As has been said in some comments, 135 film is just one long strip of photo-sensitive film. The size of exposed frames (and consequently the aspect ratio) depends on the camera in use; it is not predetermined.
The vast majority of cameras expose frames measuring 36mm × 24mm, an aspect ratio of 3:2, and you will not easily find cameras giving a different aspect ratio. However...
The Hasselblad XPan is pretty unique in that it has two selectable frame sizes - standard 36mm × 24mm or panoramic frames measuring 65mm × 24mm. (In order to cover the 65mm width of film, the XPan's lenses project a much larger image circle than is normally the case for lenses for 135 film.)
There are rotating-lens panoramic cameras such as the Noblex (exposing frames measuring 66mm × 24mm), Widelux (which exposes frames measuring 56mm × 24mm) and Horizon from Lomography (58mm × 24mm frames I think). These take in a really wide angle of view, but the rotating lens has the side-effect of bending lines that should appear straight. I have a Noblex camera and love some of the images I get from it. The actor Jeff Bridges uses a Widelux camera, and some of his "behind the scenes" photos from the movie sets he works on make really interesting use of the panoramic format.

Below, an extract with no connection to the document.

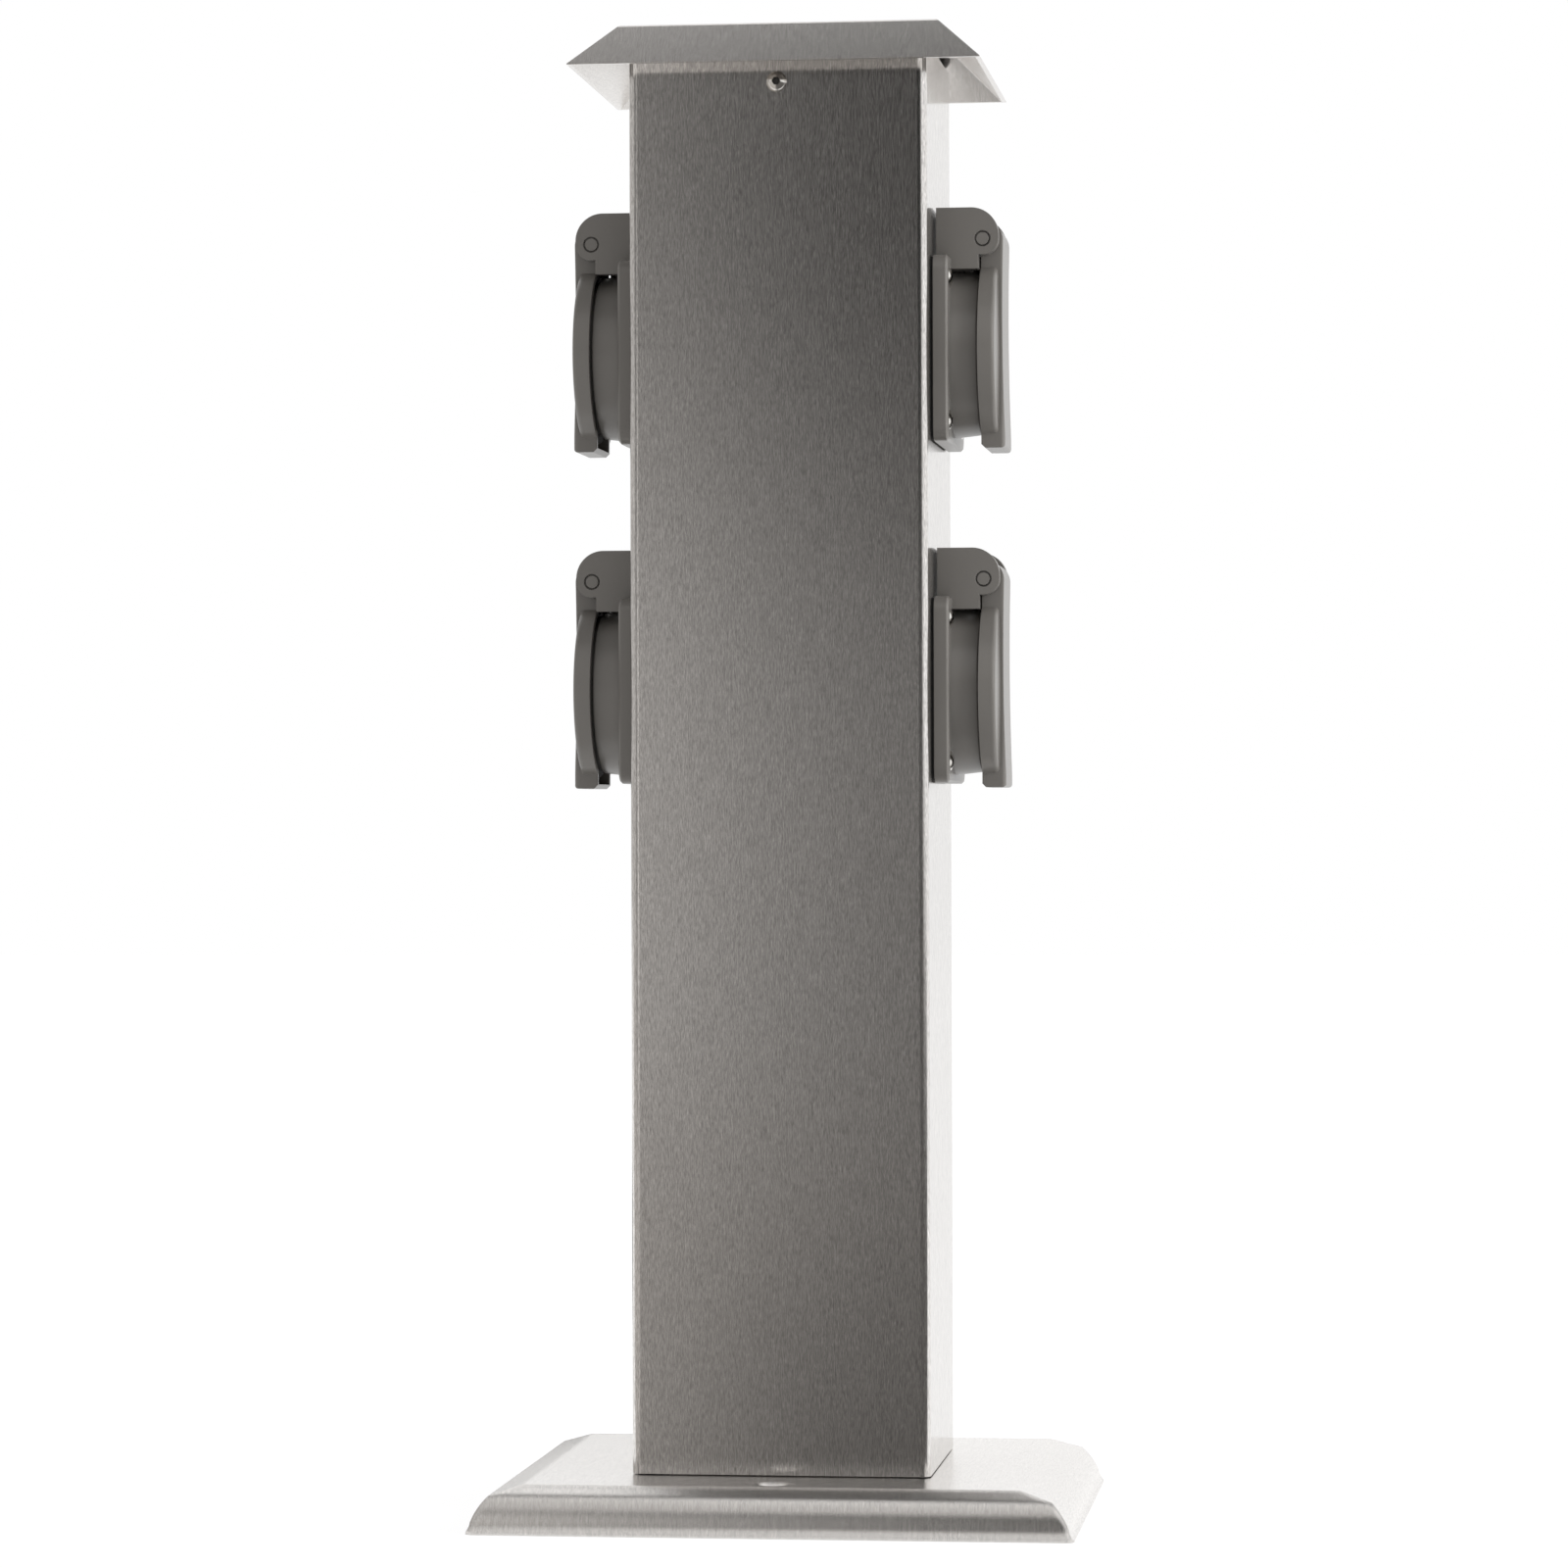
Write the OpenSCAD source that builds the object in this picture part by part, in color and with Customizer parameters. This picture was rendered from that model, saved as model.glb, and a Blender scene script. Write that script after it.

Of course, to get usable images from 135 film, there's a two-step process of developing and printing, or developing and scanning. Developing film that was exposed in any of the aforementioned panoramic cameras is no problem - the film can be developed anywhere that develops 135 film. But printing can be an issue because of the "non-standard" width of the frames. The most straightforward way to proceed is probably to scan the developed film yourself. Frames from the Widelux (and I presume the Horizon) have the advantage of fitting into a 6×6 enlarger, if darkroom printing is important.
When the APS format took off in the second half of the 1990s, one of its main selling points was its panoramic mode. This was a contrivance really, because these panoramic frames were just standard frames with the top and bottom chopped off. The exact same effect can be achieved by printing any photo to larger dimensions and cropping the print to a 3:1 ratio. In any case, some camera manufacturers implemented the same feature in some cameras using 135 film, so it is possible to find cameras that will expose a 3:1 ratio image with the same 36mm width as standard frames. (With these "pseudo-panoramic" frames, the top and bottom of the standard frame are physically masked off to achieve the 3:1 ratio exposure, whereas in the case of APS, the full frame was exposed but only a 3:1 ratio strip was printed.) I know Minolta had a few models with the feature - look for cameras with panorama in the name here: https://en.wikipedia.org/wiki/List_of_Minolta_products. They also had a point-and-shoot model called Riva Panorama that exposed every frame through the 3:1 panorama mask, and there were also disposable cameras available that did the same thing.
There are also "half-frame cameras" such as the original Pen series from Olympus. These expose frames half the size of standard frames, i.e. 24mm × 18mm, giving them an aspect ratio of 4:3.
I think the options here are really your main options for native aspect ratios other than 3:2 with 135 film. There are "612" cameras that use 120 film and have a 2:1 aspect ratio, but obviously medium format is a different ball game.
If you want to experiment with aspect ratios wider than 3:2, but are not looking for a dedicated panoramic camera, try simply using a wide-angle lens and cropping your resulting photo to any aspect ratio you think looks appealing.